--- START DATASET EXTRACT ---

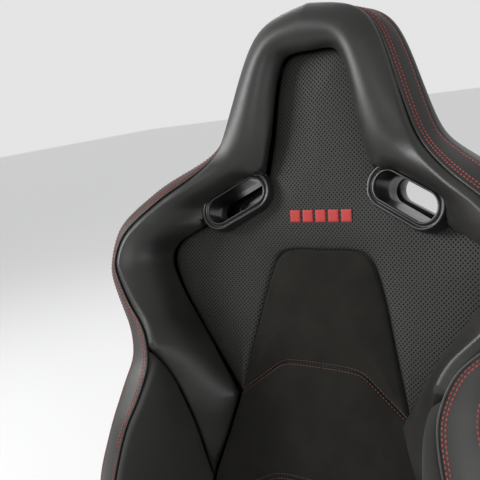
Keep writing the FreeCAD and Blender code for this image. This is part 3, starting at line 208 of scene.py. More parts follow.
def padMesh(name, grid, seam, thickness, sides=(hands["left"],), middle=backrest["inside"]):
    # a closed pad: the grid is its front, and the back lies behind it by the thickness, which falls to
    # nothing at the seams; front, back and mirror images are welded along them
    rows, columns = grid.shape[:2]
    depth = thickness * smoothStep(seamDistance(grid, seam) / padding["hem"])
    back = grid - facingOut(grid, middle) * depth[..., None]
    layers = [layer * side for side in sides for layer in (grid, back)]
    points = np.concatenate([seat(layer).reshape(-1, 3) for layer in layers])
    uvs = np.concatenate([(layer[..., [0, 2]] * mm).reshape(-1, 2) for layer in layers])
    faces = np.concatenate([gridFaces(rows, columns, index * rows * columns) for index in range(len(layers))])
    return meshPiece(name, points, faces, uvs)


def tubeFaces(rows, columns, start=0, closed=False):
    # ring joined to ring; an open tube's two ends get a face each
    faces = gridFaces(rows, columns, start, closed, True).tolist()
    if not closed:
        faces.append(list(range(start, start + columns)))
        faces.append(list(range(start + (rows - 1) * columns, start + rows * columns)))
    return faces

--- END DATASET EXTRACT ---

Each line of the material must be restated exactly.

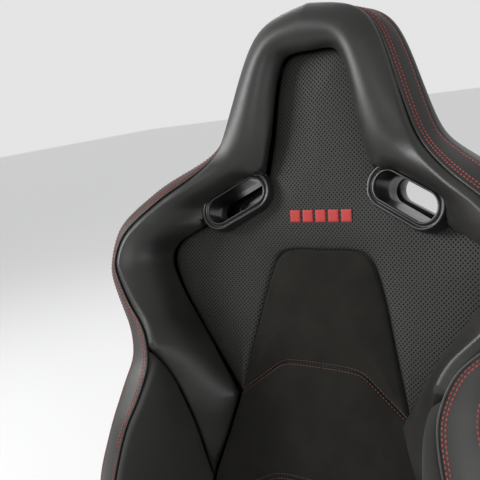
Keep writing the FreeCAD and Blender code for this image. This is part 3, starting at line 208 of scene.py. More parts follow.
def padMesh(name, grid, seam, thickness, sides=(hands["left"],), middle=backrest["inside"]):
    # a closed pad: the grid is its front, and the back lies behind it by the thickness, which falls to
    # nothing at the seams; front, back and mirror images are welded along them
    rows, columns = grid.shape[:2]
    depth = thickness * smoothStep(seamDistance(grid, seam) / padding["hem"])
    back = grid - facingOut(grid, middle) * depth[..., None]
    layers = [layer * side for side in sides for layer in (grid, back)]
    points = np.concatenate([seat(layer).reshape(-1, 3) for layer in layers])
    uvs = np.concatenate([(layer[..., [0, 2]] * mm).reshape(-1, 2) for layer in layers])
    faces = np.concatenate([gridFaces(rows, columns, index * rows * columns) for index in range(len(layers))])
    return meshPiece(name, points, faces, uvs)


def tubeFaces(rows, columns, start=0, closed=False):
    # ring joined to ring; an open tube's two ends get a face each
    faces = gridFaces(rows, columns, start, closed, True).tolist()
    if not closed:
        faces.append(list(range(start, start + columns)))
        faces.append(list(range(start + (rows - 1) * columns, start + rows * columns)))
    return faces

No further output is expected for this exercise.